Johanna Bell's verse novel examines loss in the Anthropocene

Johanna Bell's new book, Department of the Vanishing, blends poetry and archival elements to explore environmental decline and personal grief in a future marked by mass bird extinctions. Set in 2029, the story follows an archivist dedicated to preserving records of vanished species. The work draws on themes of climate crisis, challenging literary norms as discussed by Amitav Ghosh.

Johanna Bell, a Tasmanian Literary Award-winner, has released Department of the Vanishing, published by Transit Lounge Publishing for $34.99. Described as a verse novel in the spirit of Dorothy Porter’s The Monkey’s Mask, it innovates Australian eco-literature through a mix of documentary poetry, narrative verse, archival images, black-and-white photographs, redacted transcripts, and newspaper headlines.

The narrative centers on Ava, a 43-year-old archivist in 2029 at the Department of the Vanishing. She meticulously rebuilds lost avian species using fragments from scientific data, microfiche, and cassette tapes. The department's slogans, such as “Never Say Die!” and “Vanishing is our name but preservation is our game!”, contrast the era's environmental devastation. Before the Anthropocene, the source notes, “the air pulsed with birdsong,” echoing a D.H. Lawrence quote: “In the beginning, it was not a word but a chirrup.”

The Anthropocene, coined in 2000 to signify the “Age of Humans” amid climate change, habitat loss, and pollution, frames a world of major destruction. Though rejected as a geological term in 2024, it remains in use. In Bell's story, thousands of bird species have vanished due to bushfires, pesticides, wild cats, parasites, and climate impacts, leaving an eerie silence. Obituaries for birds like magpies, albatross, pelicans, pied oystercatchers, white-cheeked honeyeaters, silver gulls, and crimson rosellas highlight this loss.

Drawing on Amitav Ghosh's 2016 critique in The Great Derangement, Bell addresses how literary fiction has overlooked climate crises, relegating such stories to genres like fantasy and science fiction. Australian contributions include works by Robbie Arnott, James Bradley, Inga Simpson, Madeleine Watts, Tim Winton, and Charlotte Wood.

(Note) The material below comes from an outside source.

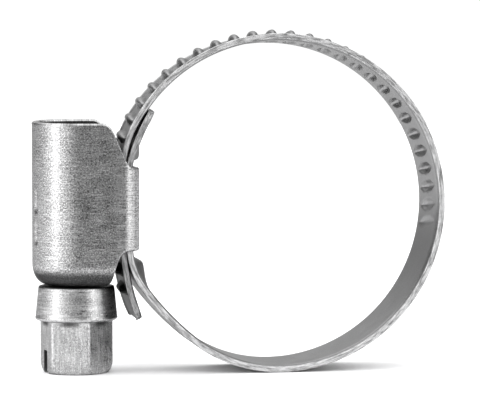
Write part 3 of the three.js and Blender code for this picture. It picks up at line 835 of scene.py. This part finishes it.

Beyond ecology, the book delves into Ava's personal grief over her father's childhood death, amid a strained relationship with her lover Luke and her dying mother. Bell acts as both author and detective, requiring readers to piece together clues in this non-traditional narrative. The result is a rewarding exploration of collective and individual mourning in a degraded world.